An East Texas man says his Facebook account was frozen after a harmless comment. Dustin Ford of Longview says he was having a conversation last Thursday with a friend on the social networking site, but when he tried to log in the next day, he was not able to get into his account.
"We were having a debate and I tagged him out as "Baby Obama", likening him to a democrat," Ford says.
The tag was "seizing the day with Baby Obama," and it got his account frozen the next day.
"I clicked on the Facebook icon on my phone and it was shut down. I got on the desktop computer and got on there and it said my account has been frozen and made me read through rules and regulations as they said to get my account back in good standing," he says.
Ford is claiming censorship and constitutional violation.
"Our constitutional rights are being taken from us very slowly, however small this may be. I could understand if they wanted to censor something that could be viewed as violent, but this is not slamming the president. I was just likening my friend to a liberal. If you type the president's name, are you automatically flagged to be reviewed? There's something scary about that," Ford says.

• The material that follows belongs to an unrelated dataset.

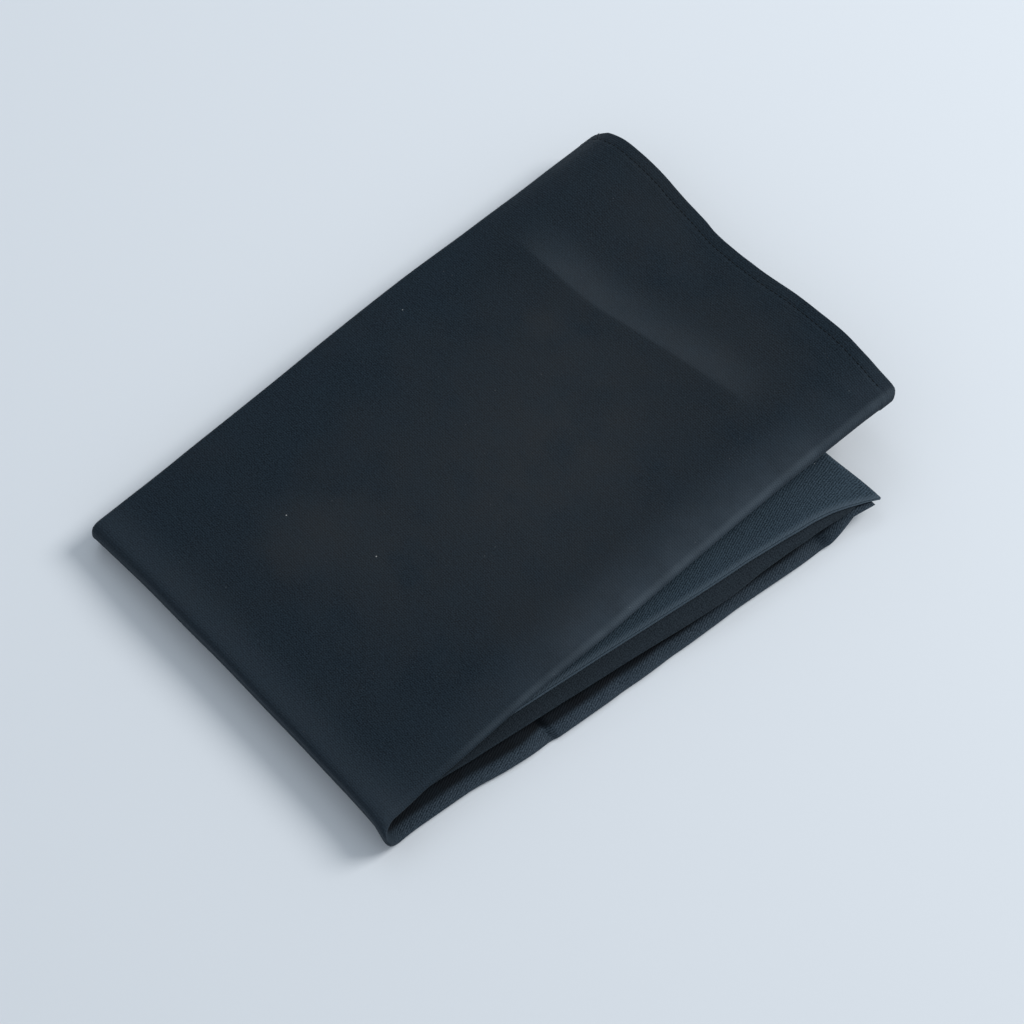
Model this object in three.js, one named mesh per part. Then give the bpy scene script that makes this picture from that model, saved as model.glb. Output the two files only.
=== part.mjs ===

At least one judge says Facebook is within its boundaries. Legally, it may be in the fine print.
"This is the first I've heard of this. Any contract any individual signs, they need to read the contract cover to cover. I do not feel it's a constitutional issue because this is a private or public company the service that is provided by that company is that you have to agree to the terms and conditions to use their service," says Justice of the Peace B. H. Jameson.
Ford got his account back, but worries about what something like this means.
"Who sits there and determines what can and can't be said? I don't feel they have any right when they're used as a platform for thought and speech to come in there and block and say I can't say something," says Ford.
Ford says he will not being using the status again.